En mettant Eilish au centre du récit, l’auteur a délibérément écarté une narration complète surplombant les événements. Il a choisi une écriture modeste, parfois terre à terre, qui rend parfaitement compte de la montée de l’angoisse. Jamais aéré, le texte est toujours dense, multipliant les verbes et évitant les adjectifs qualificatifs, d’où une intensité encore accentuée par l’absence de tirets et de paragraphes dans les conversations : tout s’acccumule donc, dans les rêves et cauchemars d’Eilish, comme dans la réalité tragique. Cette catastrophe personnelle, familiale et nationale comme il s’en passe en Syrie depuis une décennie, ou en Ukraine, pourrait aussi bien se produire ici. Dans ce roman publié en 2023, l’auteur originaire de Limerick a semble-t-il voulu donner un avertissement à son public occidental.
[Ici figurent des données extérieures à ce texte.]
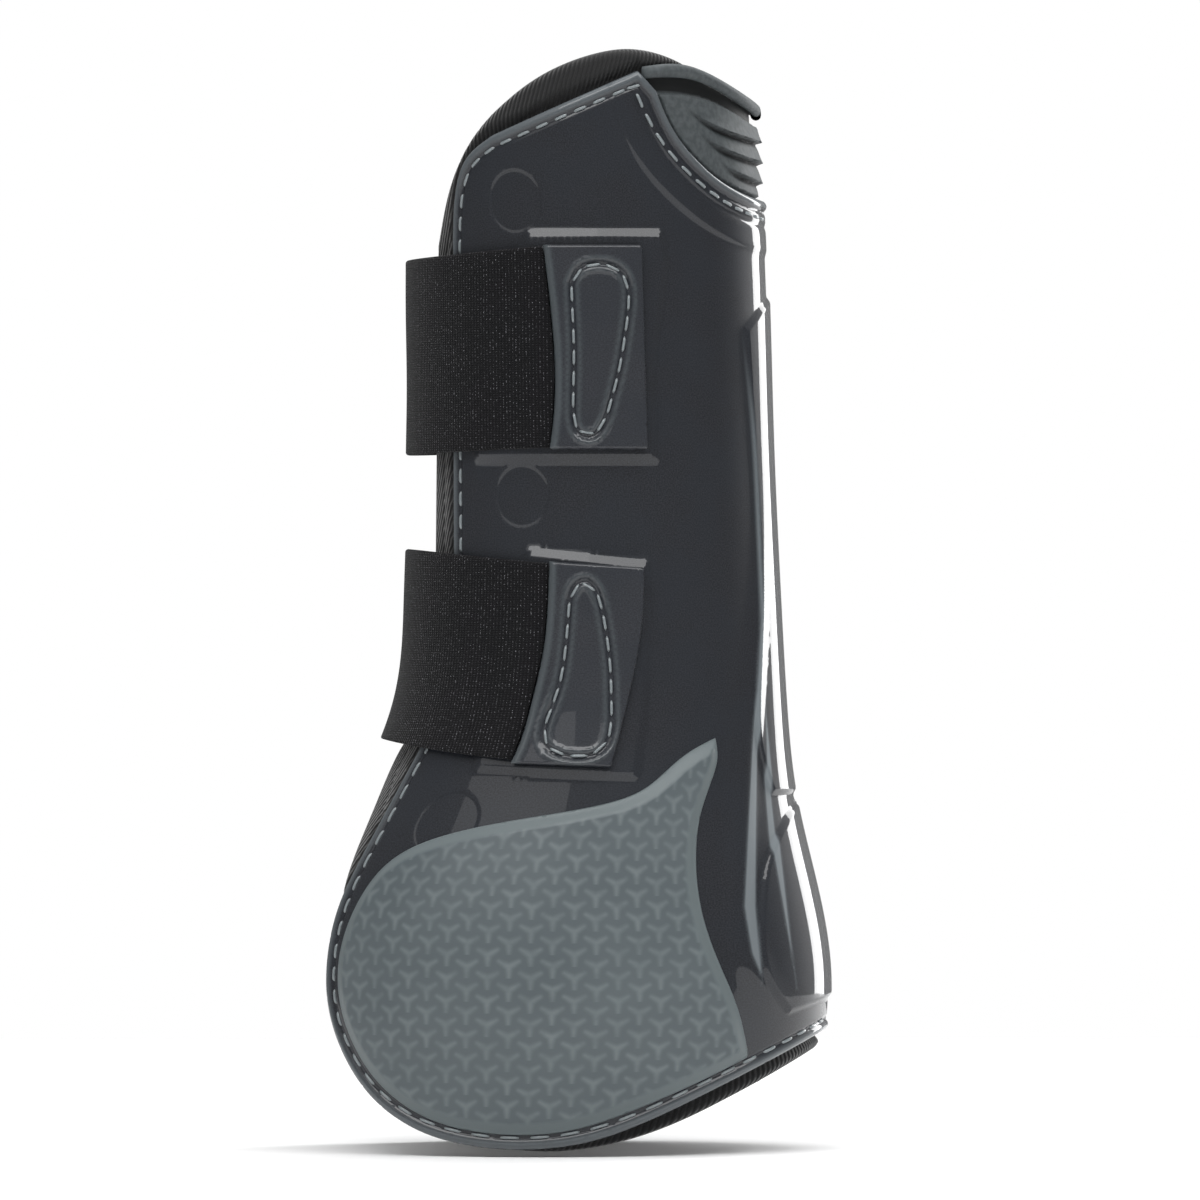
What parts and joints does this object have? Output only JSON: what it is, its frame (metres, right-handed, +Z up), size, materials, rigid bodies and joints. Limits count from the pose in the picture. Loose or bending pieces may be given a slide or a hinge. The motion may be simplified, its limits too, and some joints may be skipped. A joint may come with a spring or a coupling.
{
  "type": "tendon boots",
  "caption": "Open-front tendon boot for a horse's foreleg: glossy moulded shell over a foam lining, padded fetlock, vented top and elastic strap closures.",
  "frame": {"origin": "on the leg's axis, level with the lowest point of the boot", "axes": "+Z up the leg, +X to the back of the leg, -Y to the outer side of the leg"},
  "size_m": [0.1295, 0.112, 0.279],
  "materials": {
    "shell_plastic": "clear glossy moulded plastic",
    "backing_textile": "fine dark weave",
    "lining_knit": "matt ribbed knit over foam",
    "binding_knit": "matt ribbed knit tape",
    "pad_plastic": "milky glossy plastic",
    "vent_rubber": "satin rubber",
    "tab_plastic": "clear glossy plastic over tape",
    "strap_elastic": "ribbed woven elastic",
    "hook_loop_tape": "hook and loop tape",
    "thread": "grey sewing thread"
  },
  "bodies": {
    "boot": {"outer_shell": "shell_plastic", "backing_fabric": "backing_textile", "foam_lining": "lining_knit", "lining_binding": "binding_knit", "fetlock_pad_lateral": "pad_plastic", "fetlock_pad_medial": "pad_plastic", "vent_louvre": "vent_rubber", "vent_rim": "vent_rubber", "hem_stitching": "thread", "vent_stitching": "thread", "loop_patch_upper": "hook_loop_tape", "strap_anchor_upper": "strap_elastic", "anchor_stitching_upper": "thread", "loop_patch_lower": "hook_loop_tape", "strap_anchor_lower": "strap_elastic", "anchor_stitching_lower": "thread"},
    "strap_upper": {"elastic_strap_upper": "strap_elastic"},
    "tab_upper": {"strap_tab_upper": "tab_plastic", "hook_patch_upper": "hook_loop_tape", "tab_stitching_upper": "thread"},
    "strap_lower": {"elastic_strap_lower": "strap_elastic"},
    "tab_lower": {"strap_tab_lower": "tab_plastic", "hook_patch_lower": "hook_loop_tape", "tab_stitching_lower": "thread"}
  },
  "joints": [
    {"name": "strap_upper_swing", "type": "hinge", "parent": "boot", "child": "strap_upper", "pos_m": [-0.0339, 0.02719, 0.2008], "axis": [0, -0.0126, -0.9999], "range_deg": [0, 140]},
    {"name": "tab_upper_peel", "type": "hinge", "parent": "strap_upper", "child": "tab_upper", "pos_m": [-0.006, -0.04169, 0.20345], "axis": [0, 0.014, -0.9999], "range_deg": [0, 70]},
    {"name": "strap_lower_swing", "type": "hinge", "parent": "boot", "child": "strap_lower", "pos_m": [-0.0339, 0.03096, 0.128], "axis": [0, 0.1496, -0.9888], "range_deg": [0, 140]},
    {"name": "tab_lower_peel", "type": "hinge", "parent": "strap_lower", "child": "tab_lower", "pos_m": [-0.0104, -0.04375, 0.12395], "axis": [-0.1861, -0.0836, -0.979], "range_deg": [0, 70]}
  ]
}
On ose espérer que l'avenir n'en fera pas un prophète.


 

En fait, il n’y a ni chant ni prophète dans le roman. Le titre est attirant et on en cherche longtemps l’explication. Il est extrait d’une phrase des dernières pages. Même sans son beau titre, Le chant du prophète m’a paru infiniment supérieur à l’ouvrage précédent de Paul Lynch, Au-delà de la mer, ...qui ne respirait pas davantage la gaieté !


 

Paul LYNCH : Le chant du prophète. - Traduit par Marina Boraso. Albin Michel, 2025, 292 pages. [Prophet Song, Oneworld, 2023].